Why We Do What The Banks Want

by Ross Hunter on April 16, 2009

The companies that our tax dollars are going to bail out right now are those institutions said to be too big to fail. But do any of the banks that brought our economy to its knees really need to remain in business?

The arguments for bailing out Wall Street are simply that we have to if we want to have an economy again. No one likes to do it, but the government has to step in, as the guarantor of last resort, to apply the healing salve of the American taxpayer’s money to the wounded bankers and make them whole.

The quandary is that if a bank is so over-leveraged that its assets are negative, then funding it into viability would be the equivalent of subsidizing its ownership, at a grossly inflated value, and using tax dollars to pay for the subsidy. But on the other hand, letting it fail and disappear into nothingness as it rightfully deserves to do involves a calamitous loss of banking functionality (i.e. lending) that we need to keep operating – and vigorously at that – in the economy. These are the banks too big to fail, so called.

Looking to the future, and trying to prevent economic disasters like the current crisis from happening again, an idea that deserves top place but isn’t getting it so far is the one that any company too big to fail is too big to exist. A host of commentators have advocated this point, but putting it into practice may be harder than it seems.
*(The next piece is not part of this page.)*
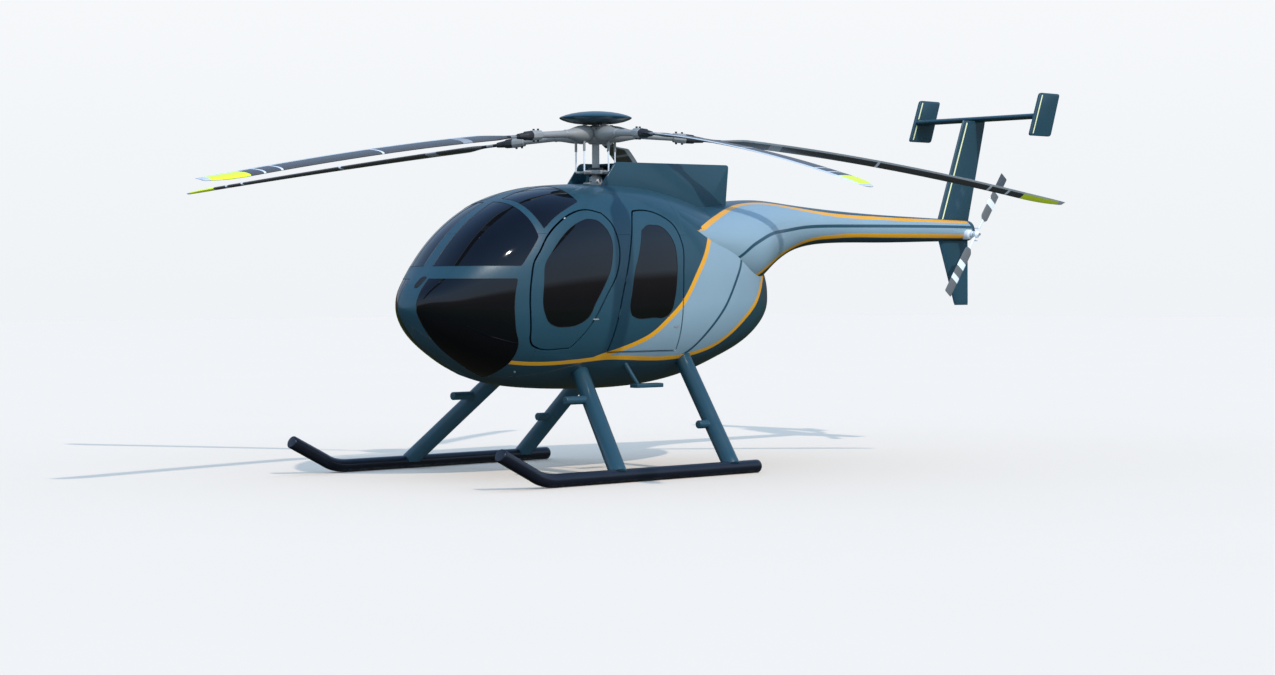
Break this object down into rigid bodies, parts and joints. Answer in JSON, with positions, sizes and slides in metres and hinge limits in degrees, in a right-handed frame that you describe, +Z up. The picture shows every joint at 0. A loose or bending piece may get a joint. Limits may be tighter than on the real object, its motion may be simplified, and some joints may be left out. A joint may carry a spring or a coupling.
{
  "type": "light turbine helicopter on skids",
  "caption": "Egg-shaped cabin with tinted windows and side doors, tall rotor fairing, drooping main blades, slim tail boom with T tail and side rotor, on tubular skids.",
  "frame": {"origin": "floor level under the middle of the whole machine's box, its rotor at rest", "axes": "+Z up, -Y towards the nose, +X to port"},
  "size_m": [7.6292, 9.3324, 3.283],
  "materials": {
    "blue_paint": "gloss",
    "tinted_glass": "gloss",
    "satin_metal": "satin",
    "navy_paint": "satin",
    "grey_trim": "matte",
    "seat_cloth": "matte",
    "blade_grey": "satin"
  },
  "bodies": {
    "airframe": {"aft_shell": "blue_paint", "belly_shell": "blue_paint", "cabin_floor": "grey_trim", "cabin_step_left": "blue_paint", "cabin_step_right": "blue_paint", "chin_window_left": "tinted_glass", "chin_window_right": "tinted_glass", "door_pillar_left": "blue_paint", "door_pillar_right": "blue_paint", "engine": "satin_metal", "front_seat_base_left": "grey_trim", "front_seat_base_right": "grey_trim", "front_seat_left": "seat_cloth", "front_seat_right": "seat_cloth", "front_strut_left": "blue_paint", "front_strut_right": "blue_paint", "instrument_console": "grey_trim", "lower_fin": "blue_paint", "mast_bearing": "satin_metal", "nose_frame": "blue_paint", "rear_bench": "seat_cloth", "rear_bench_base": "grey_trim", "rear_bulkhead": "grey_trim", "rear_strut_left": "blue_paint", "rear_strut_right": "blue_paint", "roof_shell": "blue_paint", "roof_window_left": "tinted_glass", "roof_window_right": "tinted_glass", "rotor_fairing": "blue_paint", "skid_tube_left": "navy_paint", "skid_tube_right": "navy_paint", "stabilizer": "blue_paint", "tail_boom": "blue_paint", "tail_gearbox": "satin_metal", "upper_fin": "blue_paint", "windscreen_left": "tinted_glass", "windscreen_right": "tinted_glass"},
    "main_rotor": {"main_blade_1": "blade_grey", "main_blade_2": "blade_grey", "main_blade_3": "blade_grey", "main_blade_4": "blade_grey", "main_blade_5": "blade_grey", "rotor_cap": "blue_paint", "rotor_head": "satin_metal"},
    "tail_rotor": {"tail_rotor": "satin_metal"},
    "front_door_left": {"front_door_left": "blue_paint", "front_door_window_left": "tinted_glass"},
    "front_door_right": {"front_door_right": "blue_paint", "front_door_window_right": "tinted_glass"},
    "rear_door_left": {"rear_door_left": "blue_paint", "rear_door_window_left": "tinted_glass"},
    "rear_door_right": {"rear_door_right": "blue_paint", "rear_door_window_right": "tinted_glass"}
  },
  "joints": [
    {"name": "main_rotor_spin", "type": "hinge", "parent": "airframe", "child": "main_rotor", "pos_m": [0, -0.68, 2.735], "axis": [0, 0, 1], "continuous": true},
    {"name": "tail_rotor_spin", "type": "hinge", "parent": "airframe", "child": "tail_rotor", "pos_m": [0.2, 4.064, 1.97], "axis": [1, 0, 0], "continuous": true},
    {"name": "front_door_left_hinge", "type": "hinge", "parent": "airframe", "child": "front_door_left", "pos_m": [0.6005, -1.93, 1.27], "axis": [0.0125, 0, -0.9999], "range_deg": [0, 75]},
    {"name": "front_door_right_hinge", "type": "hinge", "parent": "airframe", "child": "front_door_right", "pos_m": [-0.6005, -1.93, 1.27], "axis": [0.0125, 0, 0.9999], "range_deg": [0, 75]},
    {"name": "rear_door_left_hinge", "type": "hinge", "parent": "airframe", "child": "rear_door_left", "pos_m": [0.706, -1.0973, 1.28], "axis": [0.0092, -0.2785, -0.9604], "range_deg": [0, 75]},
    {"name": "rear_door_right_hinge", "type": "hinge", "parent": "airframe", "child": "rear_door_right", "pos_m": [-0.706, -1.0973, 1.28], "axis": [0.0092, 0.2785, 0.9604], "range_deg": [0, 75]}
  ]
}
Underneath the economics of banking and bank failure are the politics of the nation and the money of the rich. It was always going to be a case of the less wealthy subsidizing the more wealthy, this is the power that wealth gives to its holders.

Commentators keep talking about what Obama should do or what we should do, as if the power exists simply to do such things: as if the political establishment has the independence to turn against the finance system that channels the investment of wealth-holders. As if the small part of the money supply that constitutes the wage-earning voters has any comparable influence.

Whatever we see Obama do will be the very most that any president could have done, in reaction to this dramatic lapse of the finance industry. If we had another Great Depression, where the banks faced even more popular hatred, we might find the President able to do more. Short of that, which this is, he can only do less.

We’ve watched for months while banks have declined to show us their books, and while they stopped lending as they used the passage of time to take in more deposits to restore their reserves. And as Secretary Geithner has unveiled his plans to audit the bank books for risk, and to infuse government-insured private capital, we hear that the banks are largely in approval of this emergency treatment of their wounds.

So if Wall Street is somewhat happier now, this is the result of negotiations between the helpers and the helpless. It was only ever going to be a solution that made Wall Street happier. Be glad the wealthy are not ecstatic.